I remember sitting on the floor, mindlessly eating the reward m&m’s, staring at my poorly crafted “POTTY CHART!!!!” sign, and thinking this will never, ever end.

Spoiler alert: it did end. Prizes were given, treats were eaten, underwear was purchased. The sun shone a little bit brighter at the end of it all and the birds sang a little bit sweeter. Just for us.

I’m not here to say “enjoy every moment — it just goes so fast!” It does go so fast. Enjoy the moments you can. Maybe someday you can look back and fondly remember making eye contact with your toddler while they do their business. I’m not that far in the future yet. I can’t even read “Little Blue Truck” without suffering some PTSD.

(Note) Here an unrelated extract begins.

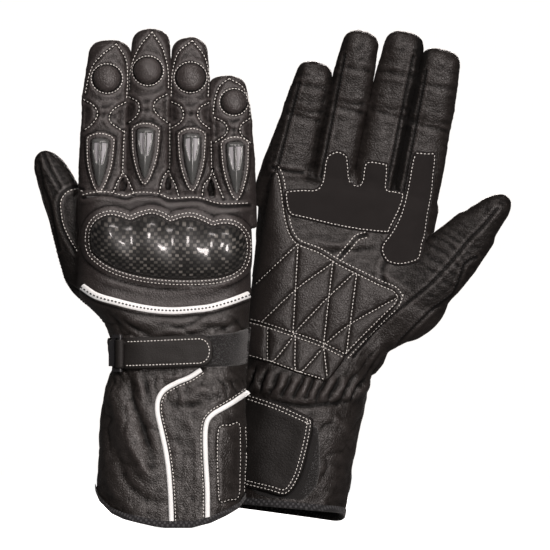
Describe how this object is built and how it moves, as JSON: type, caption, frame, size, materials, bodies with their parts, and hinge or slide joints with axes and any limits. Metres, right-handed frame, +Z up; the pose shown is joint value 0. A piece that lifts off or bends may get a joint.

I’m here to say — that rough patch you’re in? The one where your child runs away from you in public places? Or refuses to put on pants? Or screams “BUTTS!” at passersby? It won’t last forever. That doesn’t mean you go from potty words to perfect angel. Let’s be real. It just means that the thing that aggravates you about parenting today won’t be the thing that aggravates you tomorrow. If the only way to make it in the moment is to say, “see you tomorrow” to your spouse
and lock yourself in your room so you can binge-watch “Mysteries at the Museum” by yourself, do it. Seems like a pretty decent coping mechanism to me. Don’t beat yourself up over this. Do what you can to survive in this moment, because this moment isn’t permanent. This season ends (much like your shows on Netflix).

Eventually, your mind will say, “read a book!” and you will. Eventually, your spouse will say, “hey! Stop avoiding me, let’s play Trivial Pursuit!” and you will, and you’ll lose badly but laugh a lot. Eventually, the mind of your tiny child will say “just pee in the potty and make everyone happy,” and gosh darnit, they will.

Keep up the good work, moms and dads. You’re getting there, one chaotic phase at a time.